• _Problem to solve_
Reproduce the listing below in its entirety. Change nothing.

• _Data block_

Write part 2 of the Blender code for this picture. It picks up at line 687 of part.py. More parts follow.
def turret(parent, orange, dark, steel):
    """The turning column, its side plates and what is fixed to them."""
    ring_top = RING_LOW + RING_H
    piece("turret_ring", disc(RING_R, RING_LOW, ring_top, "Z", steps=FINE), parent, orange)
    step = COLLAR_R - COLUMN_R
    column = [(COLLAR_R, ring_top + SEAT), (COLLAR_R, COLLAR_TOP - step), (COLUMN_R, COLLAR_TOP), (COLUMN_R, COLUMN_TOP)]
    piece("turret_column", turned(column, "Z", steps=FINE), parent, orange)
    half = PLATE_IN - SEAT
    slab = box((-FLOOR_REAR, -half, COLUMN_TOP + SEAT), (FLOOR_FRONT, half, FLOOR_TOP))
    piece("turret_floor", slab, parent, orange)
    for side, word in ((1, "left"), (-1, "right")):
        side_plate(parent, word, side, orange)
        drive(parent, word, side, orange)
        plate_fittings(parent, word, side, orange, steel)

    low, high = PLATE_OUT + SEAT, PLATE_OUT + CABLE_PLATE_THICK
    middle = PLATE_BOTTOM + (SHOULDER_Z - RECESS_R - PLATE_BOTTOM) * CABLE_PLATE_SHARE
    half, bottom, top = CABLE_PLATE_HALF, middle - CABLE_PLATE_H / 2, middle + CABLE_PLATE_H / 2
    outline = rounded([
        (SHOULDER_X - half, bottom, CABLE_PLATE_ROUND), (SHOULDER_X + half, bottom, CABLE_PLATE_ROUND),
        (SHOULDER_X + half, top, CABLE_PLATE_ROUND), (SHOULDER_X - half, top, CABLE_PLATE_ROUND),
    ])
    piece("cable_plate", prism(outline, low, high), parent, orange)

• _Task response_
Write part 2 of the Blender code for this picture. It picks up at line 687 of part.py. More parts follow.
def turret(parent, orange, dark, steel):
    """The turning column, its side plates and what is fixed to them."""
    ring_top = RING_LOW + RING_H
    piece("turret_ring", disc(RING_R, RING_LOW, ring_top, "Z", steps=FINE), parent, orange)
    step = COLLAR_R - COLUMN_R
    column = [(COLLAR_R, ring_top + SEAT), (COLLAR_R, COLLAR_TOP - step), (COLUMN_R, COLLAR_TOP), (COLUMN_R, COLUMN_TOP)]
    piece("turret_column", turned(column, "Z", steps=FINE), parent, orange)
    half = PLATE_IN - SEAT
    slab = box((-FLOOR_REAR, -half, COLUMN_TOP + SEAT), (FLOOR_FRONT, half, FLOOR_TOP))
    piece("turret_floor", slab, parent, orange)
    for side, word in ((1, "left"), (-1, "right")):
        side_plate(parent, word, side, orange)
        drive(parent, word, side, orange)
        plate_fittings(parent, word, side, orange, steel)

    low, high = PLATE_OUT + SEAT, PLATE_OUT + CABLE_PLATE_THICK
    middle = PLATE_BOTTOM + (SHOULDER_Z - RECESS_R - PLATE_BOTTOM) * CABLE_PLATE_SHARE
    half, bottom, top = CABLE_PLATE_HALF, middle - CABLE_PLATE_H / 2, middle + CABLE_PLATE_H / 2
    outline = rounded([
        (SHOULDER_X - half, bottom, CABLE_PLATE_ROUND), (SHOULDER_X + half, bottom, CABLE_PLATE_ROUND),
        (SHOULDER_X + half, top, CABLE_PLATE_ROUND), (SHOULDER_X - half, top, CABLE_PLATE_ROUND),
    ])
    piece("cable_plate", prism(outline, low, high), parent, orange)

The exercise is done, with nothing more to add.